Las Vegas Sun

April 26, 2024

Law Enforcement:

Metro recruiting classes getting smaller but more diverse

Corrections Academy

Steve Marcus

Recruit Bianca Morris, 39, works on a defensive drill during defensive training at the Metro Police Corrections Academy, Tuesday, June 12, 2012.

Corrections Academy

Recruit Bianca Morris, 39, works on a defensive drill during defensive training at the Metro Police Corrections Academy, Tuesday, June 12, 2012. Launch slideshow »

Future officers reporting to the Metro Police Academy in July might not have much in common aside from a presumed desire to protect the public.

They’re former personal trainers, retail managers, construction workers and dental hygienists, to name a few — in other words, they’re from a cross-section of jobs in Las Vegas.

The employment backgrounds of the newest recruits, who on July 12 begin 22 weeks of training at the academy, differ from those who applied four or five years ago at the peak of the department’s hiring spree, said Lynne Jantz, Metro’s director of human resources.

“It used to be we’d have your security people, your prior law enforcement, your military and your athletes,” she said. “Now we’re getting people from every conceivable walk of life.”

Recruits to Metro’s Corrections Academy, which started earlier this month, come from an even wider array of previous careers, Jantz said. The current academy consists of a former bartender, teacher, loan officer, salesman, mail carrier, valet parker and freight worker, among others.

The varied careers exist in drastically smaller recruiting classes, though. In 2007, Metro tested 8,674 people for the Police Academy alone. Of those applicants, 1,592 people made it onto the eligibility lists, which feed the academies, Jantz said.

“We exhausted those lists in multiple academies,” she said.

Then the tide turned in Las Vegas as the economy tanked, ending the city’s boom era. Metro’s recruiting budget didn’t escape the collapse.

The department didn’t even offer a Corrections Academy in 2010, Jantz said. In 2011, Metro only offered testing on five days, leading to 2,045 applicants and 298 people landing on eligibility lists, Jantz said. The department trimmed testing because there will be a maximum of two academies for police officers this year.

“The demand is great,” Jantz said. “Our patrol force is a bit depleted, and we definitely need bodies, but we also know this might be the last chance to have an academy for a while because of budget cuts.”

When the department was able to hire in the past two years, Jantz said Metro recruited more Hispanic and black police and corrections officers.

The department’s scaled-back recruiting efforts could explain the increases in diversity. Metro used to cast a wider recruiting net during the city’s massive growth days, making trips to the Midwest, Southern California and New York, which typically attracted more white men, Jantz said.

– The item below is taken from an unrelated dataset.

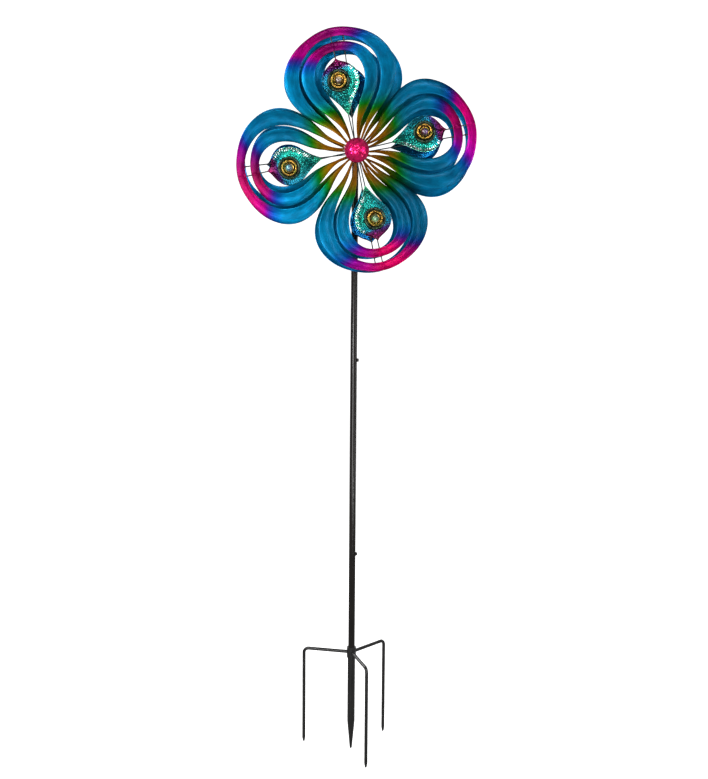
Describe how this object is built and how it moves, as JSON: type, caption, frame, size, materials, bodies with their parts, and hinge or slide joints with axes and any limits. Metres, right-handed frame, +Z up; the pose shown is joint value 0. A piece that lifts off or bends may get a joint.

Now, about 75 percent of recruits in the academies are from Las Vegas, which has a more diverse population, Jantz said.

“We feel we have an obligation to hire Las Vegas people whenever we can because that supports our own community,” she said.

Despite the presence of military personnel in Southern Nevada, however, Jantz said the number of applicants with a military background has been at an all-time low the past two years in Las Vegas.

The department has not determined what’s driving the decrease — which bucks a national trend — but officials expect to see applicants with military experience start inching back up in the next year or two as more veterans return home.

Many law enforcement agencies across the country are reporting more applications from military personnel, said John Firman, director of research for the International Association of Chiefs of Police. He cautioned against reading too much into Las Vegas’ decrease in that category.

“Applicants are always going to be different by the nature of your (locality),” he said. “It’s never going to be identical across 18,000 agencies.”

The eclectic employment history of applicants, however, does reflect a broader national effort to attract candidates from various walks of life, Firman said. A grant from the Justice Department helps fund discoverpolicing.org, a website marketing the benefits of law enforcement careers.

Public safety leaders jokingly call the website “the eHarmony of policing” because it’s designed to mesh applicants with suitable agencies and jobs nationwide, Firman said.

The down economy has certainly helped that effort, he said.

“People are looking for good, reliable, steady jobs,” he said. “(Policing) is a government position.”

Firman said the varied backgrounds typically benefit departments, as long as candidates are screened with a bit more of a discerning eye.

“You have to make sure it’s a reasonable switch,” he said. “Why is someone going from one career to another?”

Firman said his son, a computer engineer turned police officer, is an example of a complementary career shift.

“He brought some technical skills and expertise to the department,” Firman said.

Jantz said Metro seeks certain must-have qualities in all candidates — strong communication and interpersonal skills, for instance — but it’s embracing the new, diverse applicant pool.

“I think it’s a huge assistance because law enforcement itself is changing,” she said. “It’s not like it used to be where you just take people to jail. ... Today, it’s about partnering with the community.”